The fact is when it comes to the ugly issue of violence, whether domestic, family, youth or whatever form, a lot has been said, written and done in an effort to eradicate it completely.
But if we are honest, we have to accept the truth that we have a long, long way to go. We say this because every time we get to have a look at the statistics, they are not getting any better. If anything, they become grimmer by the day so that unless we find another solution soon, all we will do is throw our hands up in the air and give up. It’s a natural thing to do when we keep banging our heads against the wall only to come up with the same result.
But give up we shouldn’t. For how can we? The future generations will hold us accountable for our failure to address an issue that has become so normal in the eyes of some people.

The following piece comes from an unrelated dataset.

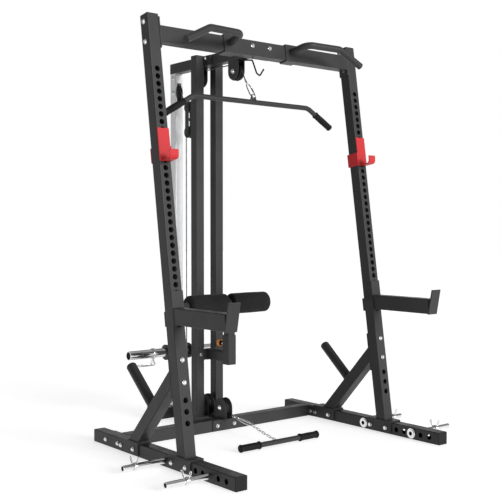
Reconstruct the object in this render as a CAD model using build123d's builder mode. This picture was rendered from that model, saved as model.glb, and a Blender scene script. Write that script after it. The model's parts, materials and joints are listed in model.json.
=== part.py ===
"""Half rack with a plate-loaded lat pulldown and low-row tower, as separate sub-parts, in millimetres.

+X is the machine's right, +Y its rear, +Z up. The origin is on the floor, under the middle of the
overall box.
"""
import os
from math import asin, atan2, cos, hypot, pi, radians, sin

from build123d import *

os.makedirs("parts", exist_ok=True)

# ---- Driving dimensions -------------------------------------------------------------------------
TUBE = 60.0              # main square tube, outside
WALL = 3.0               # its wall
CORNER = 4.0             # its outside corner radius
SLIM = 50.0              # tower tube, outside
SLIM_WALL = 2.5
PLATE = 6.0              # flanges and gussets
CAP = 3.0                # plastic tube cap, proud of the tube
WIDTH = 1293.0           # outside to outside of the side frames
SIDE_X = (WIDTH - TUBE) / 2
SIDES = {"left": -1, "right": 1}

RAIL_REAR = 417.0
RAIL_LENGTH = 1113.0
RAIL_FRONT = RAIL_REAR - RAIL_LENGTH
RAIL_Z = TUBE / 2
BAND_PEG_YS = (-208.0, -530.0)                    # pegs through each rail
RAIL_HOLE_YS = (-429.0, -480.0, -586.0, -640.0)   # free holes ahead of and between the pegs
RAIL_HOLE_D = 25.0
PEG_D = 24.6
PEG_WALL = 2.0
PEG_TIP_X = 864.0
PEG_FLANGE_D = 50.0      # ring flange on the rail's inner side
PEG_FLANGE_T = 6.0

LEAN = 8.47              # rearward lean of the uprights, degrees
LEAN_SIN = sin(radians(LEAN))
LEAN_COS = cos(radians(LEAN))
UPRIGHT_Y = -323.1       # centreline of the uprights at the top of the rails
UPRIGHT_LENGTH = 1948.0
HOLE_D = 25.0
HOLE_TOP = 1697.6        # first adjustment hole, measured up the upright from the rail
HOLE_PITCH = 34.25
HOLE_COUNT = 34
LOW_HOLES = (145.1, 194.0, 243.0)
BRACE_BOLTS = (318.0, 414.5)
BOLT_D = 10.0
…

This week, the issue of violence is back on the table. Down at the Tanoa Tusitala Hotel, some of Samoa’s brightest minds – including Justices and Judges of the Court have been looking at ways to solve the issue.
The three-day “Empowering the Family Unit to Stop Violence” conference has been prompted by the increasing number of cases of violence heard by the Youth Court and Family Violence Court. The conference hopes to identify preventative measures and strategies that can be used by the Courts and other relevant stakeholders to combat violence.
At the official opening, Chief Justice His Honour Patu Tiava’asu’e Falefatu Sapolu, said the conference is a critical part of efforts to address the issue.
“It is my hope, from that the discussion and exchange of views, solutions will be identified to combat the causes of criminal cases particularly violence related offenses that these Courts have to deal with,” he said.
His Honour Patu also called for a community approach to addressing violence. He said the notion that it is only for the Police and the Court to deal with crimes committed in society is wrong, reminding that everyone has a role to play.
“A start has to be made by someone at some point and with respect I think this conference is a good way to begin,” he said.
Well the Chief Justice is correct. But it shouldn’t be just a start; this should serve as another rallying call for action, a call for everyone to do their part.
Of course it’s easier said than done. Looking at the amount of resources and attention that has been given to address domestic and family violence over the past few years, you’d think we’d make a dent on the problem by now.
While we might have made some progress in some areas – especially in terms of initiating public discussion and raising awareness about the issue - we are a long way from where we want to be in terms of translating those awareness campaigns into fruitful outcomes.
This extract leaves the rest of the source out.